══ Supplied information

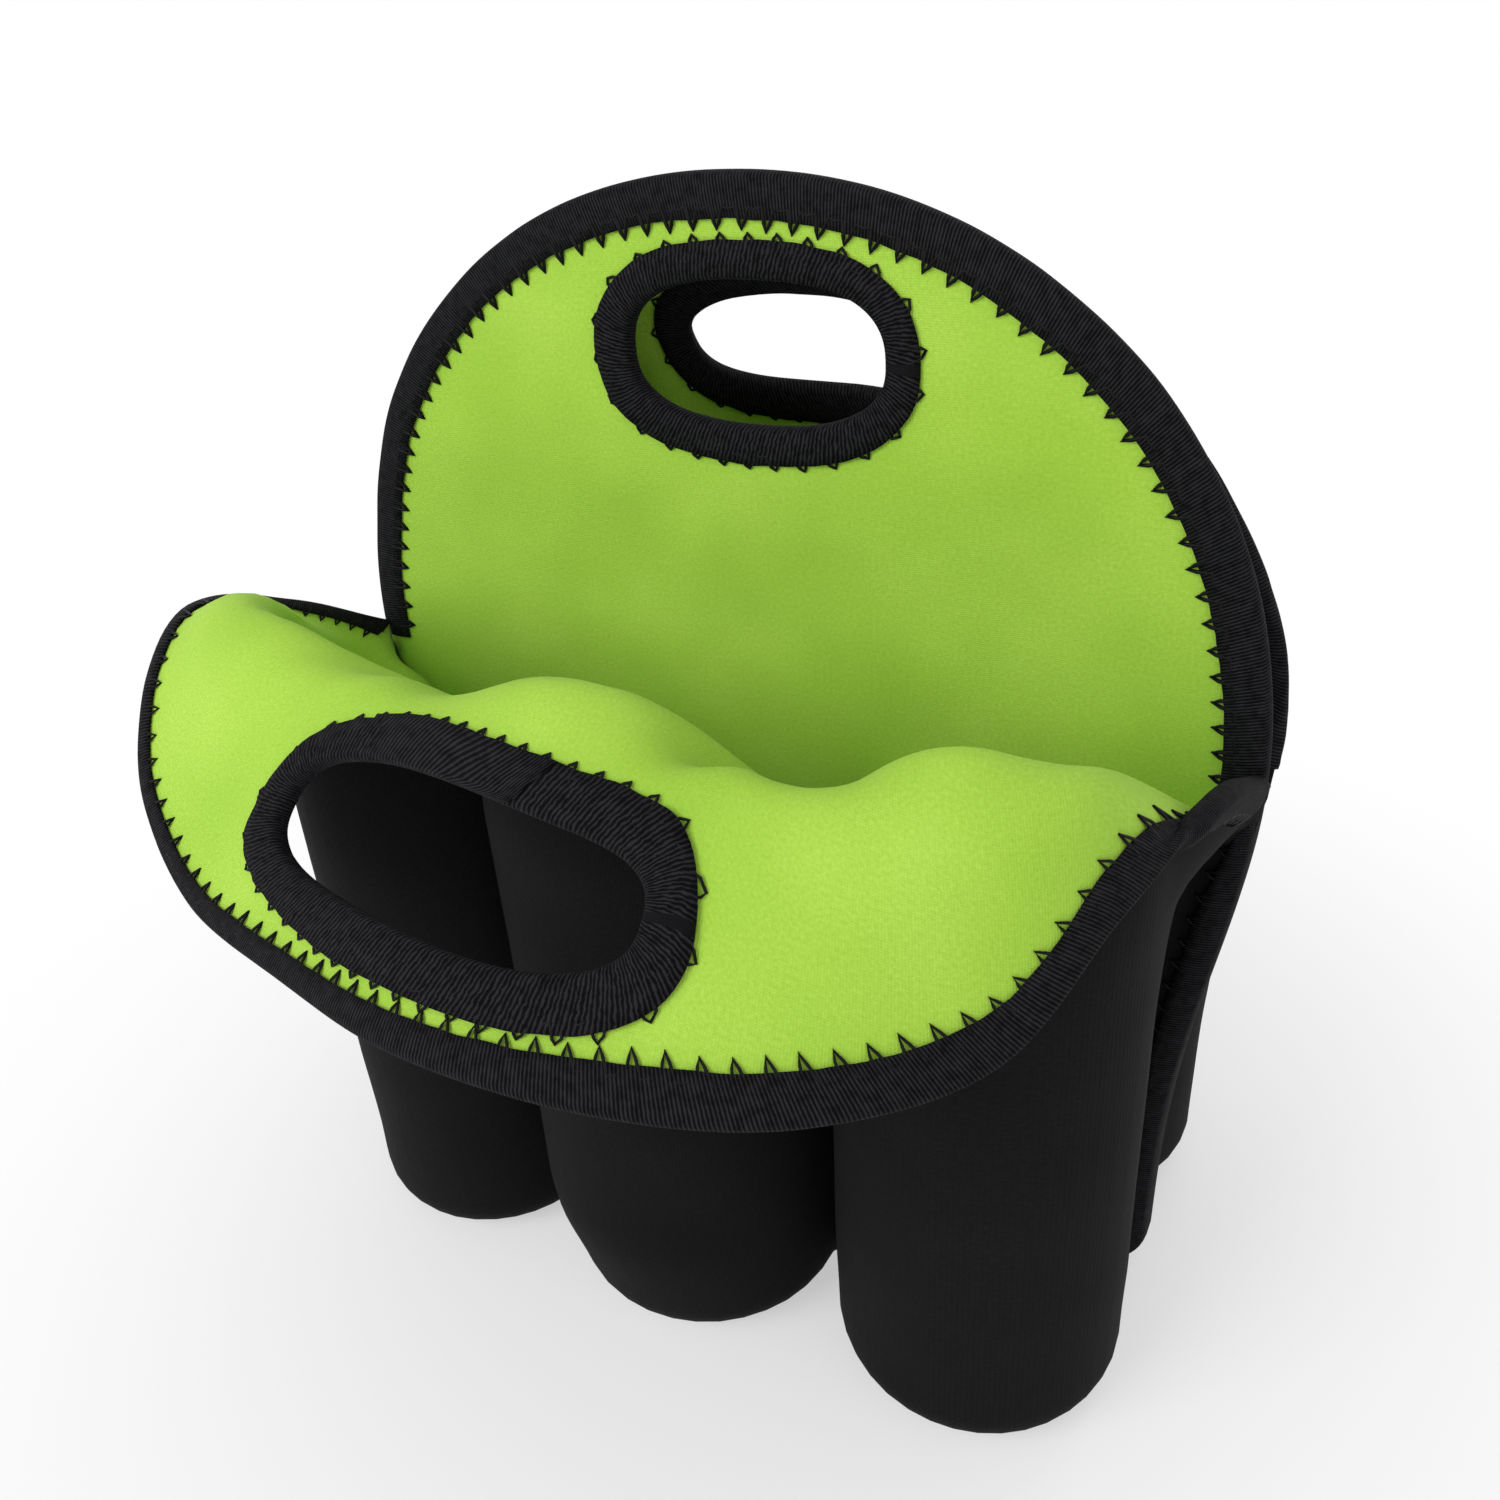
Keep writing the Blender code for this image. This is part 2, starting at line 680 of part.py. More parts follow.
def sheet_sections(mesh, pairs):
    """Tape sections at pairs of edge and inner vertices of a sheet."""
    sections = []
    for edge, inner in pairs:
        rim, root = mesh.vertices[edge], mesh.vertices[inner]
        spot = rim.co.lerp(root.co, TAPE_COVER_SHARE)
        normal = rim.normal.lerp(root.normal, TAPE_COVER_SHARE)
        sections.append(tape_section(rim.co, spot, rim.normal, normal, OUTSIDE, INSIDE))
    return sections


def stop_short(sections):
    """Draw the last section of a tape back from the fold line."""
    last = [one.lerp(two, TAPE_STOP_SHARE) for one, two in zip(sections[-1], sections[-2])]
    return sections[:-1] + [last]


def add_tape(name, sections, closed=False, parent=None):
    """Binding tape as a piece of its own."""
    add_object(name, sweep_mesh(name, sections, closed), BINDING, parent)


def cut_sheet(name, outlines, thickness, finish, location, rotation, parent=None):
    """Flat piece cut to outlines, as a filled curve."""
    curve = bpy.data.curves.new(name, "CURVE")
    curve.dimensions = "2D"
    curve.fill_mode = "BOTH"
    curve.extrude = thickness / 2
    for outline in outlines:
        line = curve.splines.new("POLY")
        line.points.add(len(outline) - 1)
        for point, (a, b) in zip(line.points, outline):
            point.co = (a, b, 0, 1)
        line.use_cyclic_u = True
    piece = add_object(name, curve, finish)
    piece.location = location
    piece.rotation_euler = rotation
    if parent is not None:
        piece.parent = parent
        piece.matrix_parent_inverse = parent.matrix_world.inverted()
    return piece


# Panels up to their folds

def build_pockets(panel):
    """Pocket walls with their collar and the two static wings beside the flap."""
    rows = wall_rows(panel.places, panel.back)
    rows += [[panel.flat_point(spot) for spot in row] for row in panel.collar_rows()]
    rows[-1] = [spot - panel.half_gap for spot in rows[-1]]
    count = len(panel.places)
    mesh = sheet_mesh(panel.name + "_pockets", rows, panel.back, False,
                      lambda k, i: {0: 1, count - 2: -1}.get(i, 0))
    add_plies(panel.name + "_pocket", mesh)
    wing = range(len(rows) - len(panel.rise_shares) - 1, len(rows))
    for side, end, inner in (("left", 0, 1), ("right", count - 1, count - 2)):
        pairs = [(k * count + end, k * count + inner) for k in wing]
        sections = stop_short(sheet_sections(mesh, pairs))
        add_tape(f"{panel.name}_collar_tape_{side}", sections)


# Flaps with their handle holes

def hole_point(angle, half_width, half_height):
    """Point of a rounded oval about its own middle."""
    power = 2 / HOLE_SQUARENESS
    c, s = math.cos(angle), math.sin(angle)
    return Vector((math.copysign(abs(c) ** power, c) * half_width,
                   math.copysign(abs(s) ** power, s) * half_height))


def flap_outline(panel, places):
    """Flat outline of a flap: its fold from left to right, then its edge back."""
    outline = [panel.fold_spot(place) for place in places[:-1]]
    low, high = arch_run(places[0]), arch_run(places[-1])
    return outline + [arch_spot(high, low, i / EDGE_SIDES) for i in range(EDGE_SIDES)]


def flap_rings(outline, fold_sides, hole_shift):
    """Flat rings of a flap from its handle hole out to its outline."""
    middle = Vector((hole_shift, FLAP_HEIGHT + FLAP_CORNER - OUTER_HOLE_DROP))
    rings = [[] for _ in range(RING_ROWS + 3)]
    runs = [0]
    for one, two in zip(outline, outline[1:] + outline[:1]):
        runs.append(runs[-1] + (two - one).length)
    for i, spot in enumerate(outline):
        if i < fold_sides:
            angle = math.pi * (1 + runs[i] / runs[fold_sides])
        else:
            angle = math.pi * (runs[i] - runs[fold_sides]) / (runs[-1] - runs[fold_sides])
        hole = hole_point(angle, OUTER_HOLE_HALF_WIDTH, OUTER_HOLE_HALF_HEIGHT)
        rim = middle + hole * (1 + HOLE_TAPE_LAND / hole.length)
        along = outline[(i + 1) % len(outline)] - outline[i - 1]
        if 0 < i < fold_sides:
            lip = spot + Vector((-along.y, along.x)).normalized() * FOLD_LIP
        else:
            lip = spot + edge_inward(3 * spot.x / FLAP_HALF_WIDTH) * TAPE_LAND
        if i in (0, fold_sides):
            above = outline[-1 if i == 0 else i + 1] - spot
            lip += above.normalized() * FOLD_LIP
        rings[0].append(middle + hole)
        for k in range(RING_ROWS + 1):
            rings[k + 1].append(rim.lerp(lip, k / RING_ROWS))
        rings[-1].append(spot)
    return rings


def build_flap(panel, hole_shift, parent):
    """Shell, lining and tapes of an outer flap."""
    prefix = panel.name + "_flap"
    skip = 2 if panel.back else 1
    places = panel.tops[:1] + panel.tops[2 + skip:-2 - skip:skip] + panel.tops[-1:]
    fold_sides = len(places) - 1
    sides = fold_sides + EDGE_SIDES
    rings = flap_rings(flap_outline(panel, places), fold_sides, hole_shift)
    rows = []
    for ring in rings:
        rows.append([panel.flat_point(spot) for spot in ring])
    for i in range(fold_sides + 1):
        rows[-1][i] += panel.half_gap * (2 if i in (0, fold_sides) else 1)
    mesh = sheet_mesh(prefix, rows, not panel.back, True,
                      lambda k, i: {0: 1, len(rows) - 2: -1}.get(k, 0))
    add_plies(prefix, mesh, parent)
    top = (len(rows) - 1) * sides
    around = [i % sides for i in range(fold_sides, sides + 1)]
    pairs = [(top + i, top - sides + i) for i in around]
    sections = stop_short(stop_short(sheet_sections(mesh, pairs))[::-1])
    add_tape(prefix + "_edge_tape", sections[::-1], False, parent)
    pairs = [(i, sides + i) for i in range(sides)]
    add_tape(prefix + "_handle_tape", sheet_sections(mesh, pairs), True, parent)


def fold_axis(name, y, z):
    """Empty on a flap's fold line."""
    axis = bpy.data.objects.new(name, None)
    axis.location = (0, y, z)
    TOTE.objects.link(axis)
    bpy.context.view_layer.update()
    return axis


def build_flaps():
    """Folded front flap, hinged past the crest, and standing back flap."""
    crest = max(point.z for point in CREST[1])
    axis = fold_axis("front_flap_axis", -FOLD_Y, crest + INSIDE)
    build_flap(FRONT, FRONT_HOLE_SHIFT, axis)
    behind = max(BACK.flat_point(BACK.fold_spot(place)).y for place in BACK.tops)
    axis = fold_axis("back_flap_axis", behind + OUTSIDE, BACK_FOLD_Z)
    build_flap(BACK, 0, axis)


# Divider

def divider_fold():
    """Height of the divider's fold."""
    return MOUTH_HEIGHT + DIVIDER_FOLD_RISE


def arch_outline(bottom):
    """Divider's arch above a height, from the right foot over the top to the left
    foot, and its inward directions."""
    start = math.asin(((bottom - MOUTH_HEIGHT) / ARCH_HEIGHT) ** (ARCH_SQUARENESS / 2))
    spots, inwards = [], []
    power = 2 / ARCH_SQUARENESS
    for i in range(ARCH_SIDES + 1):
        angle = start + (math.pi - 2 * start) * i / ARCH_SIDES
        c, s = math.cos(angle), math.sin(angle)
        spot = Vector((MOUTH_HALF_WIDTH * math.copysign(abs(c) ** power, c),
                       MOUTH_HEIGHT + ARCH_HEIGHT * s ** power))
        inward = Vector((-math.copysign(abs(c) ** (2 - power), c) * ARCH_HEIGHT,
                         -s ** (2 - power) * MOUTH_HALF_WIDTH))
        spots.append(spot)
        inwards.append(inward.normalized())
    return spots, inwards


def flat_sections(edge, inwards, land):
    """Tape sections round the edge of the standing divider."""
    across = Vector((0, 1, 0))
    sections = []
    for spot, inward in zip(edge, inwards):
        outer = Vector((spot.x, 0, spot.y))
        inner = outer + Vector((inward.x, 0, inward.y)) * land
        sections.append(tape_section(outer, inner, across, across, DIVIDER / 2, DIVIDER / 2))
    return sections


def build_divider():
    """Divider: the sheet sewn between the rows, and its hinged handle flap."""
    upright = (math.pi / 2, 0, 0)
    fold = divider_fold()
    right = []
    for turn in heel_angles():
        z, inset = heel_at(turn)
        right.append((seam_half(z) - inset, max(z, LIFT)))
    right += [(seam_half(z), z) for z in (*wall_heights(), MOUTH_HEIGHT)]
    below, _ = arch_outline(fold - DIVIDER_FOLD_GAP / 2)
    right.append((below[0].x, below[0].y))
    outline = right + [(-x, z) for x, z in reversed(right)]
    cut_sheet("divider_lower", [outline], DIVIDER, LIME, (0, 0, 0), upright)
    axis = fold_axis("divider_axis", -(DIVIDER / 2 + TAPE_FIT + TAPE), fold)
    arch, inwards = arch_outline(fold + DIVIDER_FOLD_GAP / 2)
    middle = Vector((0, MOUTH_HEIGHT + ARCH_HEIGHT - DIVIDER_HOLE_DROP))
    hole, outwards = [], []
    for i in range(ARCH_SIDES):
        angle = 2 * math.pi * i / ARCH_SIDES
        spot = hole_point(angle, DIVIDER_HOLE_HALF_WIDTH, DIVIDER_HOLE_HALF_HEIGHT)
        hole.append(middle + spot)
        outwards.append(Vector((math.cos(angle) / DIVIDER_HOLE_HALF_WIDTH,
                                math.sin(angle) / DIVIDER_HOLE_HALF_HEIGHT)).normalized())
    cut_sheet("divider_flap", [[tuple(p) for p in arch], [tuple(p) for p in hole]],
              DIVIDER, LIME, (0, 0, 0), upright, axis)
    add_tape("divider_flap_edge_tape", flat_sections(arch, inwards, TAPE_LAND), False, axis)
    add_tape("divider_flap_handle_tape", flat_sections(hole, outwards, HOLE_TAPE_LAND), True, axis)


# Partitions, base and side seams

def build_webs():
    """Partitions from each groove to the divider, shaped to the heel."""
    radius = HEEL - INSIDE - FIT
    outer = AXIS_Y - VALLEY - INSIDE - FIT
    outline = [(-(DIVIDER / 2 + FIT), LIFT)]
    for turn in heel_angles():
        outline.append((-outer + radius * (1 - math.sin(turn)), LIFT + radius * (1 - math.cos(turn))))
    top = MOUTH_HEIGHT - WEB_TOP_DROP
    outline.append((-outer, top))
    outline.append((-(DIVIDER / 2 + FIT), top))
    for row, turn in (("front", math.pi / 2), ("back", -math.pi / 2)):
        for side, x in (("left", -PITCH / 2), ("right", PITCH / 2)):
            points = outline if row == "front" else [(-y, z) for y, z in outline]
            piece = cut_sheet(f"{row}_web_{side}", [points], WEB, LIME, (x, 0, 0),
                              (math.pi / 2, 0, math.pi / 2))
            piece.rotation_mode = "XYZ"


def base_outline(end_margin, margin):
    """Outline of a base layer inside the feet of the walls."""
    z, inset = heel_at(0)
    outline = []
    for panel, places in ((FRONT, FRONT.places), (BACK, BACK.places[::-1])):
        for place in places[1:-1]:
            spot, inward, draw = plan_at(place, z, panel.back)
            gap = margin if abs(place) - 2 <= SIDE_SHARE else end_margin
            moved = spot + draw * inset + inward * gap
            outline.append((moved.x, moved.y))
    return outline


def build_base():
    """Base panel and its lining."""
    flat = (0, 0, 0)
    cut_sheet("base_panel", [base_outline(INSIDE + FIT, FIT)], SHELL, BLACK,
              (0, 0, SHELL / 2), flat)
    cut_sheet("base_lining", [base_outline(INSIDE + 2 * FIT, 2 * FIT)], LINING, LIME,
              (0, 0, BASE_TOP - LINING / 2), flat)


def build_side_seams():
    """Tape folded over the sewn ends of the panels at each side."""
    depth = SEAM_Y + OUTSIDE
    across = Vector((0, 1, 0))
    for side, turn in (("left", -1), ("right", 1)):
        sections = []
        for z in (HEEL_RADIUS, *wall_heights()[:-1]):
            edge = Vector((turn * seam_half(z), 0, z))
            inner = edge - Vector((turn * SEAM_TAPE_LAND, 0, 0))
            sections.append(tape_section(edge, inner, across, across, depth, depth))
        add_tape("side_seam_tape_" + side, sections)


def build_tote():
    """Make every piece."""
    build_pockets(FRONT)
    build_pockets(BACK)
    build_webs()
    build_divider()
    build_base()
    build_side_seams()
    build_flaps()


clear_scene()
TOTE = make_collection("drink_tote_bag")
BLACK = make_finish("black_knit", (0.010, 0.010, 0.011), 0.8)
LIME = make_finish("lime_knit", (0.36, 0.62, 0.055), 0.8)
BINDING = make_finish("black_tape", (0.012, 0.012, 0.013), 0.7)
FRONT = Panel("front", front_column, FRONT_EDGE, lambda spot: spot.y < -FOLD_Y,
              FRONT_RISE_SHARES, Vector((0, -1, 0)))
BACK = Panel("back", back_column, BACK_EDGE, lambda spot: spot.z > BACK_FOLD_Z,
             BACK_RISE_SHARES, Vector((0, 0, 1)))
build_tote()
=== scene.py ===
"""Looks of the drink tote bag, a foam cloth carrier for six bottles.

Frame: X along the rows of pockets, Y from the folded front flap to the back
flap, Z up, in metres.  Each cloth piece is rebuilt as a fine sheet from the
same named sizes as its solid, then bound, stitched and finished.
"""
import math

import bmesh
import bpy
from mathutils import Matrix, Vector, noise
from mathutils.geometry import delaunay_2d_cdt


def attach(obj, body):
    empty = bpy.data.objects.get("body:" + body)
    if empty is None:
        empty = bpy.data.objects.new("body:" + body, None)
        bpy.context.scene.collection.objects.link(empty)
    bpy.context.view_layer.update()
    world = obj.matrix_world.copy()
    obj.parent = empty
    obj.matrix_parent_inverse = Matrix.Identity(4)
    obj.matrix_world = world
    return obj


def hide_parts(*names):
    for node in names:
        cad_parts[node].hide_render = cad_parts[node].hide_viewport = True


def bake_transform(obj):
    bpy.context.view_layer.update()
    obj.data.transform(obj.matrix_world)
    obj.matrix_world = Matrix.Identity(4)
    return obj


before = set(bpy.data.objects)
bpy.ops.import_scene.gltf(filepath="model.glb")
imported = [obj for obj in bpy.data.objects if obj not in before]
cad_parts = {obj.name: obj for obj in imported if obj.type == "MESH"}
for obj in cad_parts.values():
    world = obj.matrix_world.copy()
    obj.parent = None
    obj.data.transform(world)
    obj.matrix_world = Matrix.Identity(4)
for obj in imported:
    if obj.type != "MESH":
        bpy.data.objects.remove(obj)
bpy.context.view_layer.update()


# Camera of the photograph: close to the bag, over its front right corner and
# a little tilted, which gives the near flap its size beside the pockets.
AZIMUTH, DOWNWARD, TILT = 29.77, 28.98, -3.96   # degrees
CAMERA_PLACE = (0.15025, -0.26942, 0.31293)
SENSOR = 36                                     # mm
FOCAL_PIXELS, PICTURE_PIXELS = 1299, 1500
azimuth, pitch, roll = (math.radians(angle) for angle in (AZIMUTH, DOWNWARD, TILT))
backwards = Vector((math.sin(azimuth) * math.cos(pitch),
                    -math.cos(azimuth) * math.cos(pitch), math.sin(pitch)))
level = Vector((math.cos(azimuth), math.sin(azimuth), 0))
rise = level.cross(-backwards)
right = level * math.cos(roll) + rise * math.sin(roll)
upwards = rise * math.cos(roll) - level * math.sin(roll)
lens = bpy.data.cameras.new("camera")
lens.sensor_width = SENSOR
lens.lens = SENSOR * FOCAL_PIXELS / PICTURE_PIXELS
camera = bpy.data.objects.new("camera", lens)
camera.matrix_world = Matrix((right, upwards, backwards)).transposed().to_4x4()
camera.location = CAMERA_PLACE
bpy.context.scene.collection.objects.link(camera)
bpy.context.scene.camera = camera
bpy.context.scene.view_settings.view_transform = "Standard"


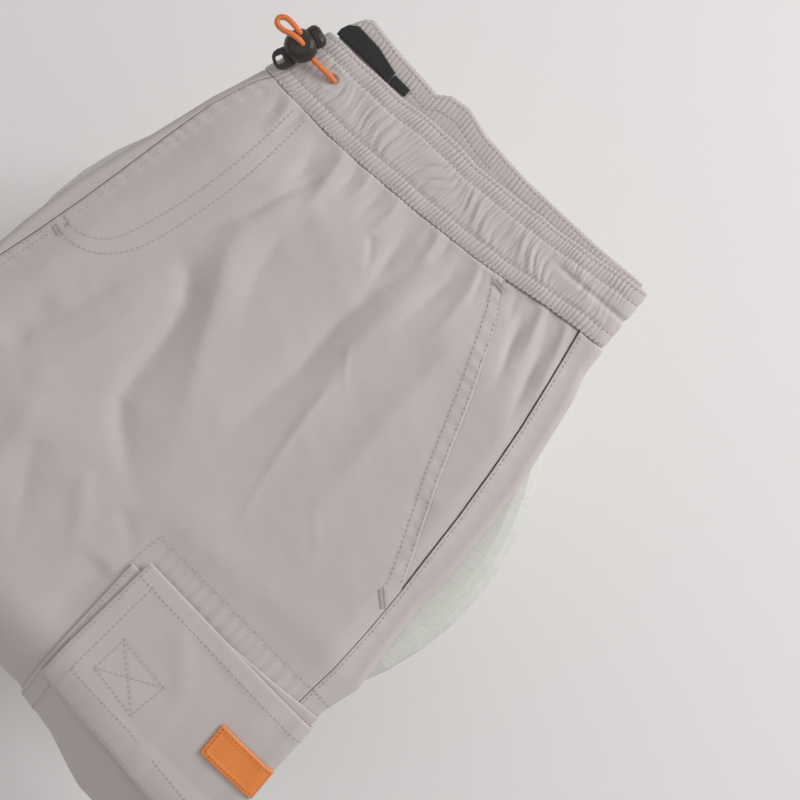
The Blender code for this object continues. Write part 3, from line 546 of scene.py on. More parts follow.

════

• Work required:
Starting at the line that contains "clear_scene()", repeat each line exactly, and stop after the line that contains "for node in".

• Expected answer:
clear_scene()
TOTE = make_collection("drink_tote_bag")
BLACK = make_finish("black_knit", (0.010, 0.010, 0.011), 0.8)
LIME = make_finish("lime_knit", (0.36, 0.62, 0.055), 0.8)
BINDING = make_finish("black_tape", (0.012, 0.012, 0.013), 0.7)
FRONT = Panel("front", front_column, FRONT_EDGE, lambda spot: spot.y < -FOLD_Y,
              FRONT_RISE_SHARES, Vector((0, -1, 0)))
BACK = Panel("back", back_column, BACK_EDGE, lambda spot: spot.z > BACK_FOLD_Z,
             BACK_RISE_SHARES, Vector((0, 0, 1)))
build_tote()
=== scene.py ===
"""Looks of the drink tote bag, a foam cloth carrier for six bottles.

Frame: X along the rows of pockets, Y from the folded front flap to the back
flap, Z up, in metres.  Each cloth piece is rebuilt as a fine sheet from the
same named sizes as its solid, then bound, stitched and finished.
"""
import math

import bmesh
import bpy
from mathutils import Matrix, Vector, noise
from mathutils.geometry import delaunay_2d_cdt


def attach(obj, body):
    empty = bpy.data.objects.get("body:" + body)
    if empty is None:
        empty = bpy.data.objects.new("body:" + body, None)
        bpy.context.scene.collection.objects.link(empty)
    bpy.context.view_layer.update()
    world = obj.matrix_world.copy()
    obj.parent = empty
    obj.matrix_parent_inverse = Matrix.Identity(4)
    obj.matrix_world = world
    return obj


def hide_parts(*names):
    for node in names:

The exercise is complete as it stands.